A new face that will be familiar to many is Eric Williams, the geospatial system administrator for Citrus County. Williams will leave county employment on March 28 to move over to his new position as assistant city manager/manager-in-training with the city on April 1.
“I’ve heard a mixed bag of opinions on whether that’s a good day to begin,” Williams joked, but he was looking forward to his new responsibilities.
Williams and his wife, who are from Alabama originally, came to Inverness in 2006. He is an active member of the Inverness Rotary. Williams has worked in the county’s Planning and Development Department for more than four years. He spent several years working for the Florida Division of Forestry.
“I came into the county working as a GIS (geographic information systems) analyst in the IT department. I worked there for just a little while when they decided to make it its own entity,” Williams said.

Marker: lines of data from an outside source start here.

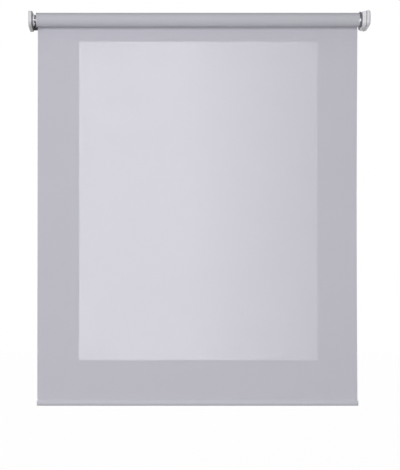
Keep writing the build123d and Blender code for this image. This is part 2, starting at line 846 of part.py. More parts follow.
# Rotor with its shaft, the brake's drum and the first sun gear
with BuildPart() as rotor:
    core_start = motor_start + (can_length - rotor_length) / 2
    shaft_stop = can_end + magnet_size[1]
    sun_stop = ring_end + body_gap
    with BuildSketch(axial(core_start)):
        Circle(rotor_radius)
    extrude(amount=rotor_length)
    with BuildSketch(axial(brake_end - body_gap)):
        Circle(shaft_radius)
    extrude(amount=shaft_stop - brake_end + body_gap)
    with BuildSketch(axial(sun_stop)):
        Circle(drum_radius)
    extrude(amount=brake_end - body_gap - sun_stop)
    extrude(outer_gear(first_gears, sun_teeth, (0, 0), 0), amount=sun_stop - first_gears)
rotor.part.label = "rotor"
export_step(rotor.part, "parts/rotor.step")

# Ring magnet on the rotor's tail, for counting turns
with BuildPart() as encoder_magnet:
    with BuildSketch(axial(can_end + body_gap)):
        Circle(magnet_size[0])
        Circle(shaft_radius + set_fit, mode=Mode.SUBTRACT)
    extrude(amount=magnet_size[1] - body_gap)
encoder_magnet.part.label = "encoder_magnet"
export_step(encoder_magnet.part, "parts/encoder_magnet.step")

# Motor can, closed at the board's end
with BuildPart() as motor_can:
    with BuildSketch(axial(motor_start)):
        Circle(can_radius)
    extrude(amount=can_length)
    with BuildSketch(axial(motor_start)):
        Circle(can_radius - can_wall)
    extrude(amount=can_length - can_wall, mode=Mode.SUBTRACT)
    with BuildSketch(axial(motor_start)):
        Circle(shaft_radius + running_fit)
    extrude(amount=can_length, mode=Mode.SUBTRACT)
motor_can.part.label = "motor_can"
export_step(motor_can.part, "parts/motor_can.step")

# Plate that fixes the motor in the casing
with BuildPart() as motor_plate:
    with BuildSketch(axial(brake_end)):
        Circle(in_casing)
        Circle(shaft_radius + running_fit, mode=Mode.SUBTRACT)
    extrude(amount=motor_plate_thickness - seat_gap)
motor_plate.part.label = "motor_plate"
export_step(motor_plate.part, "parts/motor_plate.step")

# Wrap spring of the holding brake, round the rotor's drum
brake_spring_radius = drum_radius + running_fit + brake_wire
with BuildPart() as brake_spring:
    with BuildLine() as wrap:
        Helix(
            pitch=brake_pitch,
            height=brake_pitch * brake_turns,
            radius=brake_spring_radius,
            center=(brake_start + (brake_length - brake_pitch * brake_turns) / 2, axis_y, 0),
            direction=(1, 0, 0),
        )
    with BuildSketch(Plane(origin=wrap.line @ 0, z_dir=wrap.line % 0)):
        Circle(brake_wire)
    sweep(path=wrap.line, is_frenet=True)
brake_spring.part.label = "brake_spring"
export_step(brake_spring.part, "parts/brake_spring.step")

# Housing of the brake
with BuildPart() as brake_housing:
    with BuildSketch(axial(brake_start + seat_gap)):
        Circle(in_casing)
        Circle(brake_spring_radius + brake_wire + seat_gap, mode=Mode.SUBTRACT)
    extrude(amount=brake_length - 2 * seat_gap)
brake_housing.part.label = "brake_housing"
export_step(brake_housing.part, "parts/brake_housing.step")

# Cap that closes the gearbox, and the bronze bush in it
with BuildPart() as gearbox_cap:
    with BuildSketch(axial(cap_start)):
        Circle(in_casing)
        Circle(bush_radius + set_fit, mode=Mode.SUBTRACT)
    extrude(amount=cap_thickness - seat_gap)
gearbox_cap.part.label = "gearbox_cap"
export_step(gearbox_cap.part, "parts/gearbox_cap.step")

with BuildPart() as output_bush:
    with BuildSketch(axial(cap_start)):
        Circle(bush_radius)
        Circle(output_radius + running_fit, mode=Mode.SUBTRACT)
    extrude(amount=cap_thickness - seat_gap)
output_bush.part.label = "output_bush"
export_step(output_bush.part, "parts/output_bush.step")

# Drive wheel: a hub on the output shaft and a rim in the tube, keyed by the tube's groove
with BuildPart() as drive_wheel:
    with BuildSketch(axial(wheel_start)):
        Circle(inner_radius)
    extrude(amount=wheel_width)
    extrude(groove_notch(wheel_start), amount=wheel_width, mode=Mode.SUBTRACT)
    pocket_depth = (wheel_width - wheel_web) / 2
    pocket_radius = groove_floor - groove_wall - seat_gap - wheel_rim
    with BuildSketch(axial(wheel_start), axial(wheel_end - pocket_depth)):
        Circle(pocket_radius)
        Circle(wheel_hub, mode=Mode.SUBTRACT)
    extrude(amount=pocket_depth, mode=Mode.SUBTRACT)
    with BuildSketch(axial(wheel_start)):
        Circle(output_radius + set_fit)
        with Locations((0, output_flat + set_fit + output_radius)):
            Rectangle(3 * output_radius, 2 * output_radius, mode=Mode.SUBTRACT)
    extrude(amount=wheel_width, mode=Mode.SUBTRACT)
drive_wheel.part.label = "drive_wheel"
export_step(drive_wheel.part, "parts/drive_wheel.step")

# Slotted screw that keeps the drive wheel on its shaft
with BuildPart() as drive_screw:
    with BuildSketch(axial(wheel_start - screw_head[1])):
        Circle(screw_head[0])
    extrude(amount=screw_head[1] - set_fit)
    with BuildSketch(axial(wheel_start - set_fit)):
        Circle(screw_radius)
    extrude(amount=screw_length)
    with BuildSketch(axial(wheel_start - screw_head[1])):
        Rectangle(screw_slot[0], screw_slot[1])
    extrude(amount=screw_slot[2], mode=Mode.SUBTRACT)
drive_screw.part.label = "drive_screw"
export_step(drive_screw.part, "parts/drive_screw.step")

# Sheet of fabric that hangs from the back of the roll
sheet_front = axis_y + roll_radius + seat_gap
sheet_middle = sheet_front + fabric_thickness / 2
hem_bottom = -drop
hem_centre = hem_bottom + hem_oval / 2
hem_top = hem_bottom + hem_oval + hem_seam
with BuildPart() as hanging_fabric:
    with BuildSketch(side(fabric_left)):
        with BuildLine():
            Polyline(
                (sheet_front, 0),
                (sheet_front, hem_top + set_fit),
                (sheet_front + fabric_thickness, hem_top + set_fit),
                (sheet_front + fabric_thickness, 0),
                close=True,
            )
        make_face()
    extrude(amount=fabric_width)
hanging_fabric.part.label = "hanging_fabric"
export_step(hanging_fabric.part, "parts/hanging_fabric.step")


def hem_plane(x):
    """Plane across the hem bar's middle, with its x upwards and its y towards the front."""
    return Plane(origin=(x, sheet_middle, hem_centre), x_dir=(0, 0, 1), z_dir=(1, 0, 0))


def pocket_outline(x, inset, peak_width):
    """Outline of the hem's pocket at x: an oval whose sides run up to a peak, smaller by inset."""
    up = hem_oval / 2 - inset
    out = hem_depth / 2 - inset
    peak = hem_oval / 2 + hem_seam - 2 * inset
    touch_up = up**2 / peak
    touch_out = out * sqrt(1 - (up / peak) ** 2)
    with BuildSketch(hem_plane(x)) as sketch:
        Ellipse(up, out)
        Polygon(
            (touch_up, touch_out),
            (touch_up, -touch_out),
            (peak, -peak_width / 2),
            (peak, peak_width / 2),
            align=None,
        )
    return sketch.sketch


# Pocket of fabric round the hem bar, closed by a seam above it
with BuildPart() as hem_pocket:
    extrude(pocket_outline(fabric_left, 0, fabric_thickness), amount=fabric_width)
    extrude(
        pocket_outline(fabric_left, fabric_thickness, set_fit),
        amount=fabric_width,
        mode=Mode.SUBTRACT,
    )
hem_pocket.part.label = "hem_pocket"
export_step(hem_pocket.part, "parts/hem_pocket.step")

# Oval aluminium bar that weights the hem
bar_up = hem_oval / 2 - fabric_thickness - set_fit
bar_out = hem_depth / 2 - fabric_thickness - set_fit
bore_up = bar_up - hem_bar_wall
bore_out = bar_out - hem_bar_wall
with BuildPart() as hem_bar:
    with BuildSketch(hem_plane(fabric_left)):
        Ellipse(bar_up, bar_out)
        Ellipse(bore_up, bore_out, mode=Mode.SUBTRACT)
    extrude(amount=fabric_width)
hem_bar.part.label = "hem_bar"
export_step(hem_bar.part, "parts/hem_bar.step")


# End caps: a plate over the pocket's end with a tongue inside the bar
def hem_cap(sign):
    """sign is -1 for the left cap and 1 for the right one."""
    end = fabric_right if sign > 0 else fabric_left
    seat = end + sign * seat_gap
    outer = seat + sign * hem_cap_wall
    tongue = end - sign * hem_tongue
    with BuildPart() as made:
        with BuildSketch(hem_plane(min(seat, outer))) as plate:
            Ellipse(hem_oval / 2 - hem_cap_inset, hem_depth / 2 - hem_cap_inset)
        extrude(plate.sketch, amount=hem_cap_wall)
        fillet(made.faces().sort_by(Axis.X)[-1 if sign > 0 else 0].edges(), radius=hem_cap_round)
        with BuildSketch(hem_plane(min(seat, tongue))) as plug:
            Ellipse(bore_up - set_fit, bore_out - set_fit)
        extrude(plug.sketch, amount=hem_tongue + seat_gap)
    return made.part


with BuildPart() as hem_cap_left:
    add(hem_cap(-1))
hem_cap_left.part.label = "hem_cap_left"
export_step(hem_cap_left.part, "parts/hem_cap_left.step")

with BuildPart() as hem_cap_right:
    add(hem_cap(1))
hem_cap_right.part.label = "hem_cap_right"
export_step(hem_cap_right.part, "parts/hem_cap_right.step")
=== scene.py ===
import json
import math

import bpy
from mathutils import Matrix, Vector, noise


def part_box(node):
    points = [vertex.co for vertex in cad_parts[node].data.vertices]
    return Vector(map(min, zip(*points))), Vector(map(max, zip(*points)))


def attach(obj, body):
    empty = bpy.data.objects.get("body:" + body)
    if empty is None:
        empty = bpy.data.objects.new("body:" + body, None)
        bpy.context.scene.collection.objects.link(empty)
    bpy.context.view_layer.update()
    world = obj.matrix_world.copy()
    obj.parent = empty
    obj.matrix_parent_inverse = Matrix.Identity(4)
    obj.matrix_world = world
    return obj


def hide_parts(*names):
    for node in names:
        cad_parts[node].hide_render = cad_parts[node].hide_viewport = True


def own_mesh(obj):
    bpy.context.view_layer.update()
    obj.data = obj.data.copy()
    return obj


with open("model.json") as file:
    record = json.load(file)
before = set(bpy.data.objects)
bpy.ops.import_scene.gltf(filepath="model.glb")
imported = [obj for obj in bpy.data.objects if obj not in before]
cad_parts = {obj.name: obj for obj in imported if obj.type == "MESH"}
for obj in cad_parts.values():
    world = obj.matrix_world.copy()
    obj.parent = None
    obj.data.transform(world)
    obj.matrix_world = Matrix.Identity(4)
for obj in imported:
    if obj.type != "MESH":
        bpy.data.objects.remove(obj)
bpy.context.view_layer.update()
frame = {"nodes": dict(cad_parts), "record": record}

# Sizes in metres, as in the part's source
AXIS_Y = -0.034
FABRIC_LEFT = -0.455
FABRIC_RIGHT = 0.449
FABRIC_THICKNESS = 0.0004
ROLL_RADIUS = 0.0200
ROLL_BORE = 0.01905
SHEET_MIDDLE = -0.0137
HEM_BOTTOM = -1.0872
HEM_OVAL = 0.0146
HEM_DEPTH = 0.0110
HEM_SEAM = 0.0036
HEM_TOP = HEM_BOTTOM + HEM_OVAL + HEM_SEAM
HEM_CENTRE = HEM_BOTTOM + HEM_OVAL / 2
SPRING_WIRE = 0.00055
SPRING_RADIUS = 0.0050
SPRING_TURNS = 9
FIT = 0.00005


def smooth(piece):
    for face in piece.data.polygons:
        face.use_smooth = True


def sharpen(piece, degrees=50):
    """Edges sharper than that many degrees shade as edges."""
    piece.data.set_sharp_from_angle(angle=math.radians(degrees))


def mesh_piece(name, points, faces):
    """An object at the origin made from points in the shared frame."""
    mesh = bpy.data.meshes.new(name)
    mesh.from_pydata(points, [], faces)
    mesh.validate()
    mesh.update()
    piece = bpy.data.objects.new(name, mesh)
    smooth(piece)
    bpy.context.scene.collection.objects.link(piece)
    return piece


def along(low, high, count):
    """count + 1 even places from low to high."""
    return [low + (high - low) * n / count for n in range(count + 1)]


def end_faces(faces, ring, lengths, pairs):
    """Closes both ends of a band. pairs says where in a ring of points each end face begins and ends."""
    for k in (0, lengths):
        for n, after in pairs:
            a = k * ring + n
            b = k * ring + after
            face = (a, b, b + 1, a + 1)
            faces.append(tuple(reversed(face)) if k else face)


def solid_sheet(name, columns, rows, place):
    """A closed thin sheet. place(u, v, side) gives a point, with u and v from 0 to 1 and side -1 or 1."""
    points = []
    for side in (-1, 1):
        for j in range(rows + 1):
            for i in range(columns + 1):
                points.append(place(i / columns, j / rows, side))
    width = columns + 1
    layer = width * (rows + 1)
    faces = []
    for j in range(rows):
        for i in range(columns):
            a = j * width + i
            faces.append((a, a + 1, a + width + 1, a + width))
            faces.append((layer + a, layer + a + width, layer + a + width + 1, layer + a + 1))
    rim = list(range(width))
    rim += [j * width + columns for j in range(1, rows + 1)]
    rim += [rows * width + i for i in reversed(range(columns))]
    rim += [j * width for j in reversed(range(1, rows))]
    for a, b in zip(rim, rim[1:] + rim[:1]):
        faces.append((a, a + layer, b + layer, b))
    return mesh_piece(name, points, faces)


def drift(x, z, scale, seed):
    """Smooth noise between about -1 and 1."""
    return noise.noise(Vector((x / scale, z / scale, seed)))


# How the hanging cloth differs from a flat rectangle, in metres
LEFT_DRIFT = (0.0006, -0.0010)  # how far its left edge runs inwards, at its top and bottom
RIGHT_WAIST = 0.0022  # how far its right edge runs inwards half way down
WAVES = ((0.0006, 0.35, 3.0), (0.0003, 0.12, 9.0))  # depth, length and seed of each wave
WAVE_RISE = 0.6  # power of the sine by which the waves grow from the roll and the hem
WAVE_SPAN = 0.9  # width that the waves and the cupped edges are measured on
CUP_DEPTH = 0.0016
CUP_REACH = 0.018
CUP_LEVELS = (0.6, 0.4)  # the cup's usual share of its depth, and how far that share changes
CUP_LENGTH = 0.2
CUP_SEED = 5.0


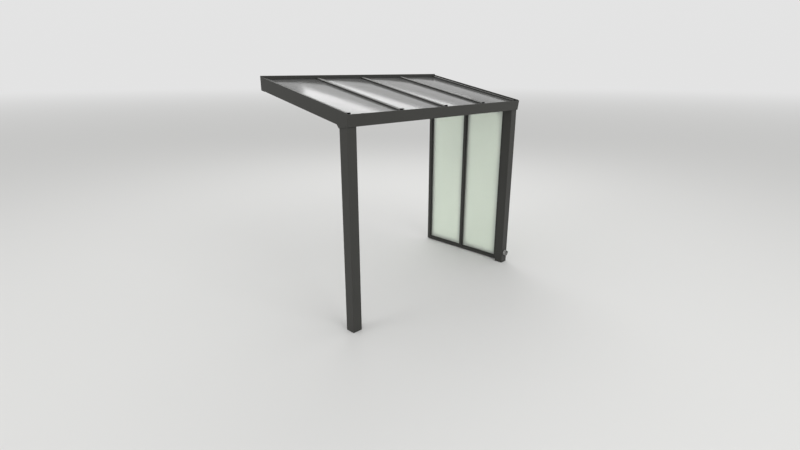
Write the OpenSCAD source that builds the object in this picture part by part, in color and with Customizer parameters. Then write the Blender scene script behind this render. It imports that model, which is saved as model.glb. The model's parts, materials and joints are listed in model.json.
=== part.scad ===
// Lean-to patio roof: two aluminium posts and a gutter in front, a wall profile
// behind, five rafters with glass between them, and one glazed side wall.
// The origin lies on the wall face, at mid-width and at the wall profile's mid-height.
// +Y points into the wall, -Y to the garden, +Z up. Lengths are in millimetres.

/* [Overall] */
// Width over the gutter's end caps
roof_w = 2910; // [2000:10:4000]
// Depth from the wall to the gutter's front lip
roof_d = 1500; // [1000:10:2400]
// Height of the posts at their back, and so the clear height under the gutter
post_h = 2142; // [1900:1:2600]
// Fall of the roof towards the gutter, in degrees
pitch = 11.7; // [6:0.1:16]

/* [Posts] */
// Width of the square post
post_w = 114; // [100:1:140]
// Wall of the post
post_t = 3; // [2:0.5:5]
// Post's outer face, in from the end of the gutter
post_inset = 8; // [8:1:40]
// Post's front face, behind the gutter's front lip
post_setback = 27; // [24:1:40]

/* [Gutter] */
// Height of the gutter, from the lowest line of its base to its front lip
gutter_h = 138; // [120:1:170]
// How far the lip stands in front of the face's lower edge
gutter_lean = 16; // [0:1:22]
// Fall of the base, from the lower edge of the front face to the posts' back
base_fall = 18; // [0:1:30]
// Depth of the slanted lower rear corner
chamfer_d = 29; // [15:1:45]
// Height of the slanted lower rear corner
chamfer_h = 36; // [15:1:50]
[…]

That’s when he became the geospatial systems administrator. He moved with his division when it was combined with the planning division. Currently, Williams’ area is called Geographical Resources and Area Planning.
Through the forestry division, GIS got its foundation with a lot of applied sciences, Williams said.
“A lot of people in that field gravitated to GIS in other arenas in government,” Williams said about his career.
He worked in GIS for emergency management in forestry, such as with wild fires.
“That is a big function of mapping and being able to provide data as incidents develop for the management of the incident,” Williams said.
In forestry GIS, Williams would map out controlled burns to determine best options of timing and conditions for the outcome. He also spent time in private forestry working with GIS in investment analysis.
One of his most recent county projects was analyzing GIS information to determine where the county could situate its enterprise zone.
“That was comparing demographics of the areas in Citrus County and equating them to policies the state had set in order to designate geographic areas,” Williams said. “One of the things I strive very hard for in GIS in Citrus County is to make it more than just a tool for creating maps. The real power of it is in analysis and decision support for policy makers.”
The fit between the art and science of GIS lends itself well to the component of long-range planning and growth management, he said.
His background in both private industry and public sector planning should serve Williams well in his new endeavor.
“It’s really not just a technology, it’s a technology-based way of thinking,” Williams said. “You have to become very good at the dynamic of working with people and managing people.”
Williams has worked with unifying GIS among the different agencies in the county, such as the sheriff’s office, emergency operations, the property appraiser, the supervisor of elections and the school board, not to mention his work with both the city of Inverness and the city of Crystal River.
In April, Williams will work alongside Assistant City Manager Tom Dick, who plans to retire in May 2015, and City Manager Frank DiGiovanni, who at this time has no definite retirement date.
“I have a real love not only of our county but Inverness as a community,” Williams said. “My wife and I moved here not knowing a soul and we’ve met so many wonderful people. I wouldn’t be the professional I am today without all the people around me here at the county, and going forward into a wonderful place like Inverness that rocks — it’s just going to be that much more of a professional horizon in front of me.”